The City’s Winter Plan is cruel and inadequate.
It was -20C this morning, people can’t access shelter beds and the warming centres weren’t open. Even with warming centres opening tonight, the City’s plan is wholly inadequate.
Last night, the adult emergency shelter system was at 97% capacity, and the family sector at 99% capacity and there were 29 shelters classified as being inactive COVID-19 outbreak. “Even though unhoused people are at increased weather-related risk of injury at this temperature and especially vulnerable to COVID-19, the City has not opened sufficient beds,” says Lorraine Lam of Shelter & Housing Justice Network (SHJN).
“There are about 375 fewer shelter spaces today than there were before the pandemic began – even with the 200 spaces from the City’s Winter Plan,” says A.J. Withers, lead author of SHJN’s Emergency Winter and Shelter Support and Infrastructure Plan. They continue, “the City’s real winter plan is violent evictions, full shelters and dozens of people turned away every night. We told the City the shelters would be full and the system would be on the brink of collapse this winter that’s why we put together a real winter plan with real solutions.”
The City of Toronto released its Winter Plan in October 2021. It adds only 203 spaces into the emergency shelter system and makes no changes to how cold weather alerts are called. “We need at least 2,250 beds to bring the shelter system to what the City says a reasonable level. Further, the current cold weather alert system is unscientific and based on next to no evidence,” Withers adds. “We put forward a humane winter plan that includes emergency response for inclement weather. The cold, freezing rain, and excessive snowfall endanger people’s health. I’ve seen serious health impacts when the temperature is warmer than -15 degrees, when the City opens warming centres. The City says it is concerned for unhoused people but doesn’t open additional spaces during inclement weather,” says Lam
SHJN has released a report, authored by a group of researchers, people with lived experience, front-line workers and advocates. The key needs identified are:
- Immediately incorporate 2,250 permanent, non-congregate shelter beds into the system.
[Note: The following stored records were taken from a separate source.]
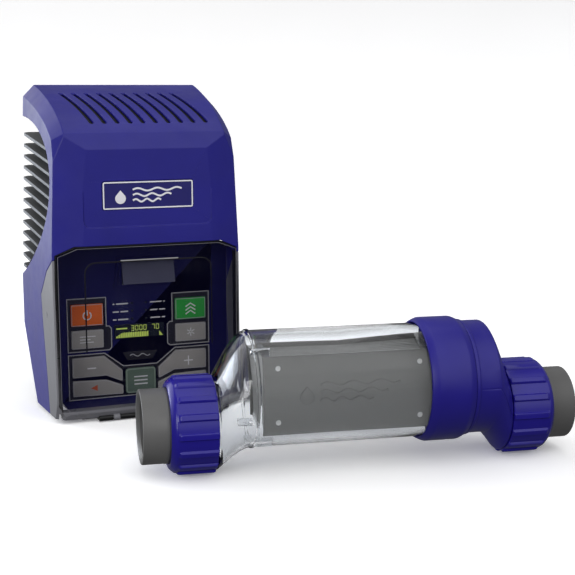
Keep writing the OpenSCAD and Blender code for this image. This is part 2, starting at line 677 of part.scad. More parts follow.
module end_housing() color([0.13, 0.11, 0.46]) in_cell() difference() {
    union() {
        rod_x(tube_r, 302.1, body_end - 2.7, 0, tube_z);
        hull() {
            disc(body_end - 3, tube_r + cone_bead, tube_z, 0.5);
            disc(port_end - 2, male_r + 2.5, port_z, 2);
        }
        rod_x(male_r, port_end - 1, face_right, 0, port_z);
    }
    rod_x(tube_r - 5, 302, body_end - 8.2, 0, tube_z);
    hull() {
        disc(body_end - 8.5, tube_r - 5.5, tube_z, 0.5);
        disc(port_end - 6, port_bore_r + 6, port_z, 0.5);
    }
    rod_x(port_bore_r, port_end - 8, face_right + 1, 0, port_z);
    port_face(face_right, -1) seal_groove();
    rod_y(6.1, 30, 80, connector_x, connector_z);
}
connector_x = 337;
connector_z = tube_z + 10;
module cell_connector() color([0.06, 0.06, 0.07]) in_cell() difference() {
    union() {
        rod_y(6, 48, 58, connector_x, connector_z);
        translate([connector_x, tube_r + 0.4, connector_z]) rotate([-90, 0, 0])
            cylinder(r = 12, h = 6, $fn = 6);
        rod_y(8.5, tube_r + 6, tube_r + 16, connector_x, connector_z);
    }
    rod_y(3.6, 40, 90, connector_x, connector_z);
}

// Union nut with its open end at x = 0 and its thread towards +X, and the tailpiece it holds
module union_nut() difference() {
    union() {
        rod_x(nut_r - rib_h, 6, nut_len, 0, 0);
        rotate([0, 90, 0]) rotate_extrude()
            polygon([[34, 0], [nut_r - 6.5, 0], [nut_r - rib_h, 5], [nut_r - rib_h, 8], [34, 8]]);
        for (i = [0:nut_ribs - 1]) rotate([i * 360 / nut_ribs, 0, 0]) intersection() {
            rod_x(nut_r, 6, nut_len, 0, 0);
            block([6.5, -rib_w / 2, nut_r - 8], [nut_len - 0.5, rib_w / 2, nut_r + 4]);
        }
    }
    rod_x(tail_od / 2 + 0.7, -1, nut_len + 1, 0, 0);
    rod_x(male_r + 0.45, nut_shoulder, nut_len + 1, 0, 0);
}
module tailpiece() difference() {
    union() {
        rod_x(tail_od / 2, 0, 52, 0, 0);
        rod_x(tail_od / 2 + 0.4, 22, 24, 0, 0);
        rod_x(41.5, nut_start + nut_shoulder + 0.4, tail_len, 0, 0);
    }
    rod_x(socket_r, 3, 3 + socket_depth, 0, 0);
    translate([-0.01, 0, 0]) rotate([0, 90, 0]) cylinder(r1 = 33.2, r2 = socket_r, h = 3.02);
    rod_x(port_bore_r - 1, 10, 60, 0, 0);
}
module at_left(x) in_cell() translate([x, 0, port_z]) children();
module at_right(x) in_cell() translate([x, 0, port_z]) mirror([1, 0, 0]) children();
module union_nut_left() color([0.13, 0.08, 0.62]) at_left(nut_start) union_nut();
module union_nut_right() color([0.13, 0.08, 0.62]) at_right(cell_len - nut_start) union_nut();
module tailpiece_left() color([0.47, 0.47, 0.46]) at_left(0) tailpiece();
module tailpiece_right() color([0.47, 0.47, 0.46]) at_right(cell_len) tailpiece();

front_shell();
badge();
vent_screen();
side_trim_left();
side_trim_right();
heat_sink();
rear_chassis();
chassis_foot();
wall_bracket();
bracket_screws();
shell_gasket();
recess_panel();
panel_screws();
cover_seal();
keypad_frame();
button_power();
button_info();
button_minus();
button_back();
button_menu();
button_boost();
button_star();
button_plus();
button_next();
button_mat();
lcd_window();
lcd_module();
indicator_leds();
control_board();
board_screws();
power_board();
transformer();
capacitors();
fuse_holder();
terminal_strip();
power_gland();
cell_socket();
cover();
bottom_rail();
hinge_bar();
hinge_pin();
clear_housing();
outer_plates();
anode_plates();
cathode_plates();
plate_combs();
tie_rods();
terminal_studs();
electrode_carrier();
collar();
collar_seal();
end_housing();
cell_connector();
union_seal_left();
union_seal_right();
union_nut_left();
union_nut_right();
tailpiece_left();
tailpiece_right();
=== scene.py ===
"""Salt chlorine generator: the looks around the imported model, in metres and in its frame."""

import json
import math

import bmesh
import bpy
from mathutils import Matrix, Vector


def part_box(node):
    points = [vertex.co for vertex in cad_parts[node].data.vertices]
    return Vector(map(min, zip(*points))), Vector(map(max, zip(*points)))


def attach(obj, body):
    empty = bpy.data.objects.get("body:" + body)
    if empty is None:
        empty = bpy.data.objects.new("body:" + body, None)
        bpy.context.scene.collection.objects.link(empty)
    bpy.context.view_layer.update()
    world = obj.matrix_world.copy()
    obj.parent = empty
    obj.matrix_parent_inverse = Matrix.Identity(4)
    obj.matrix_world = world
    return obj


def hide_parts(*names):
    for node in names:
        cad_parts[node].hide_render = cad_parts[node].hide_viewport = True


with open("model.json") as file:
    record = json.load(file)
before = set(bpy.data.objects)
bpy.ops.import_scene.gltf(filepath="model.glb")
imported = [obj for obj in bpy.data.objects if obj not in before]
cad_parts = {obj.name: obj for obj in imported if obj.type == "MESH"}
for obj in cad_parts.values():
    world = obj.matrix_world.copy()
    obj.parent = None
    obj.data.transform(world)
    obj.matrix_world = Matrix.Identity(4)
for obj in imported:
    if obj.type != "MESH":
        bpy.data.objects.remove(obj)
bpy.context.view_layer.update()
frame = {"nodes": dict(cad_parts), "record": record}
RECORD = frame["record"]
BODY_OF = {n: b for b, nodes in RECORD["behaviour"]["bodies"].items() for n in nodes}
SLOT_OF = {s["node"]: s["material_slot"] for s in RECORD["subparts"]}
MOUNTS = {m["name"]: m for m in RECORD["mounts"]}
MM = 0.001
WELD_GAP = 2e-6       # points closer than this are one point, in metres


def box_mm(node):
    """Lowest and highest corner of a CAD node, in millimetres."""
    low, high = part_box(node)
    return low / MM, high / MM


# ---------------------------------------------------------------- materials

def linear(red, green, blue):
    """A colour given in display values from 0 to 255, as linear numbers."""
    return tuple((v / 255 / 12.92) if v <= 10 else ((v / 255 + 0.055) / 1.055) ** 2.4
                 for v in (red, green, blue)) + (1.0,)


MIX_FIRST, MIX_SECOND, MIX_RESULT = 6, 7, 2     # the colour sockets of a mix node
NOISE_LOW, NOISE_HIGH = 0.3, 0.7                # most of a noise lies between these
EDGE_LOW, EDGE_HIGH = 0.52, 0.62                # how pointed an edge is where its lightening starts and is full


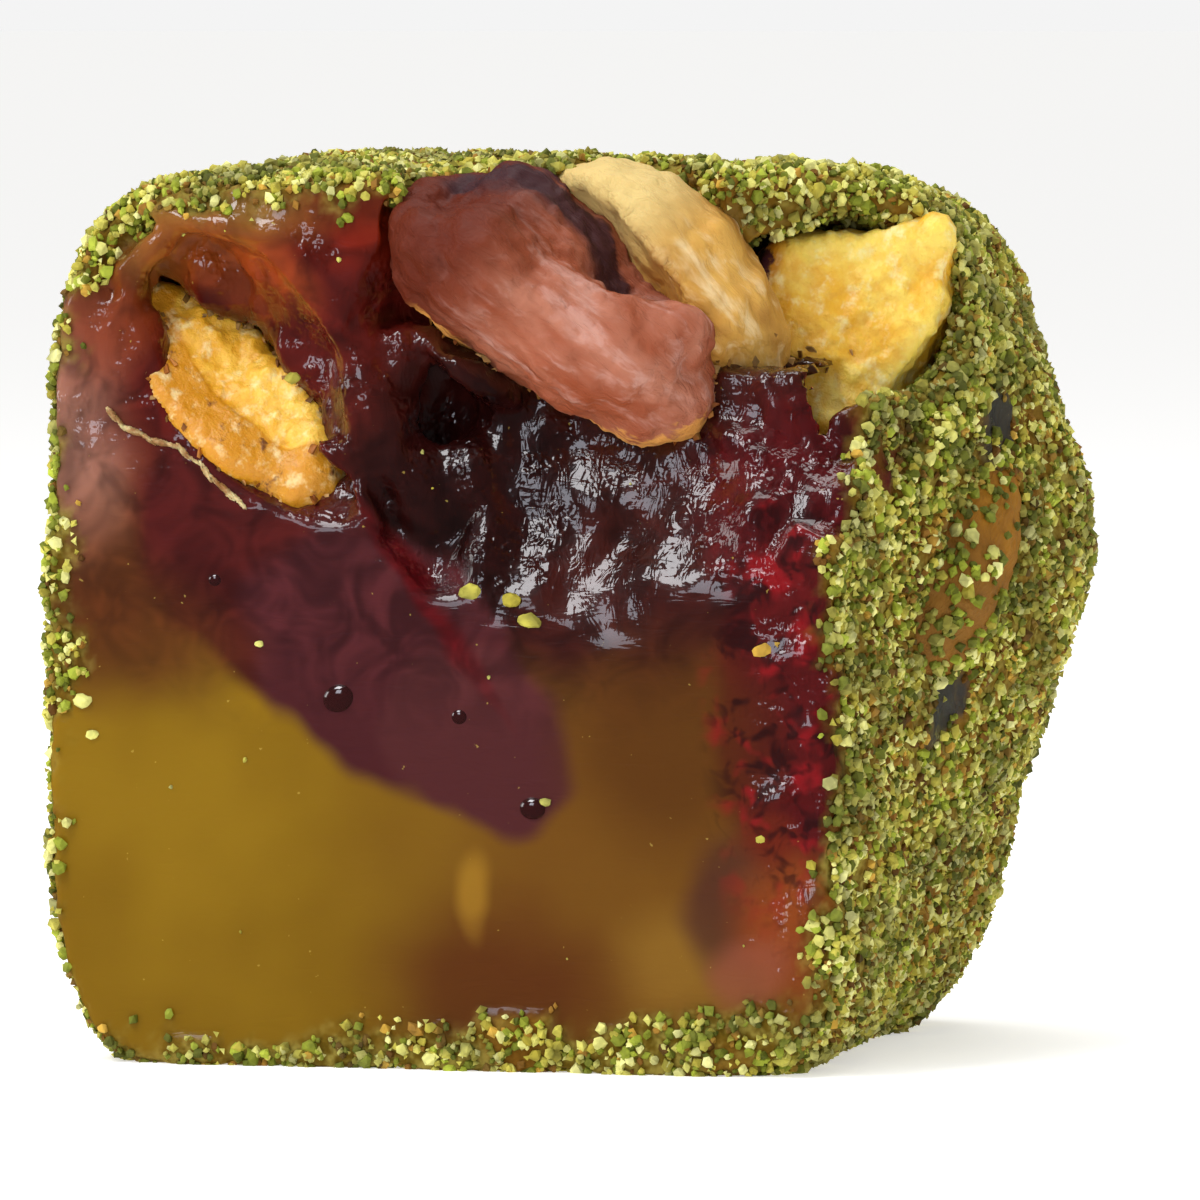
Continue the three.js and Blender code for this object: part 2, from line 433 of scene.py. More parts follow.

- Repeal the ‘no camping’ bylaw.
- Extend shelter-hotel leases.
- Increase the target of newly attributed housing allowances in 2021 from 1,440 to 3,000.
- Freeze all evictions with the emergency powers of the Emergency Management and Civil Protection Act.
- Issue an inclement weather alert when necessary and open inclement weather sites during alerts.
- Implement COVID-19 indoor air quality safety measures.